応用や最新動向を知ることで、学習へのモチベーションを維持し、将来のキャリアを考える上でのヒントを得られるでしょう。
学習を進めるためのおすすめリソース
量子コンピューティングを学ぶためのリソースは多岐にわたります。以下にいくつかのタイプを紹介します。
- オンライン学習プラットフォーム: Coursera, edX, Udacityなどのプラットフォームでは、量子コンピューティングの入門コースが提供されています。体系的に学ぶのに適しています。IBM Quantum Experienceなどが提供する独自の学習コンテンツも有用です。

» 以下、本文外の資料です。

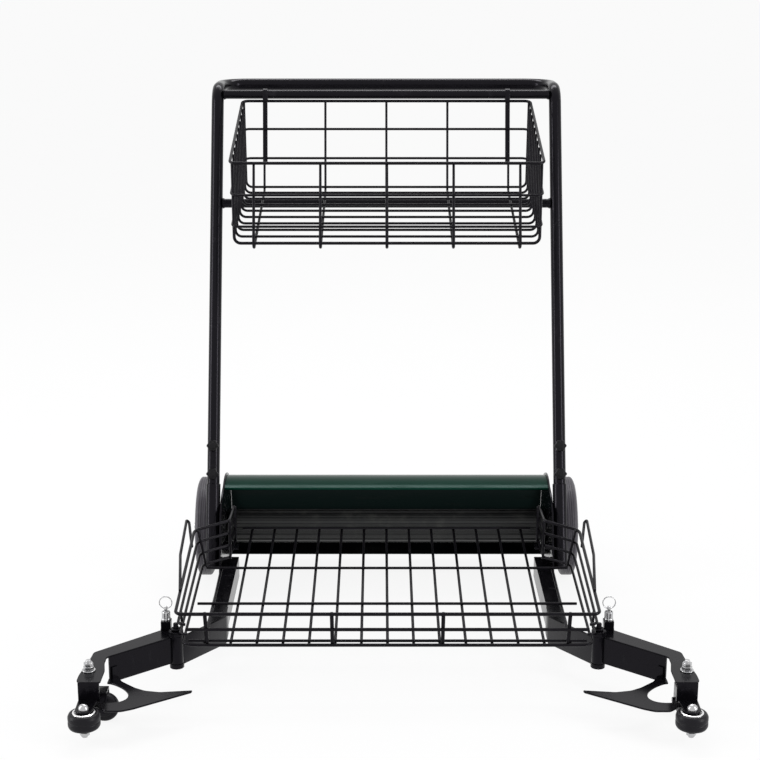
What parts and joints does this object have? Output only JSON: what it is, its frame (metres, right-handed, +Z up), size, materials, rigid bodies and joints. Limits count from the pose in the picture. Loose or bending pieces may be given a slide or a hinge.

- 公式ドキュメント・チュートリアル: QiskitやCirqなどの量子プログラミングフレームワークは、豊富なドキュメントとチュートリアルを提供しています。実践的なスキルを身につけるのに最適です。
- 書籍: 量子コンピューティングの基礎から応用までを解説した書籍は多数出版されています。自分のレベルや興味に合ったものを選ぶと良いでしょう。
- 研究論文・技術ブログ: 最新の研究動向や具体的な技術情報については、専門的な論文や企業の技術ブログが参考になります。
- コミュニティ: QiitaやStack Overflowなどの技術コミュニティでは、質問をしたり、他の学習者と交流したりすることができます。量子技術に特化したコミュニティも存在します。
複数のリソースを組み合わせることで、多角的な視点から理解を深めることができるでしょう。
まとめ
量子コンピューティングの学習は、決して容易な道のりではありません。しかし、基本的な概念から段階的に理解を深め、実際に手を動かして体験することで、その魅力と可能性を感じることができるはずです。
この記事で紹介したロードマップはあくまで一例です。皆さんのバックグラウンドや興味に合わせて、柔軟に調整してください。重要なのは、継続して学習に取り組み、新しい技術に対して好奇心を持ち続けることです。
この新しい分野への挑戦が、皆さんの知的好奇心を満たし、将来のキャリアを切り拓く一助となることを願っています。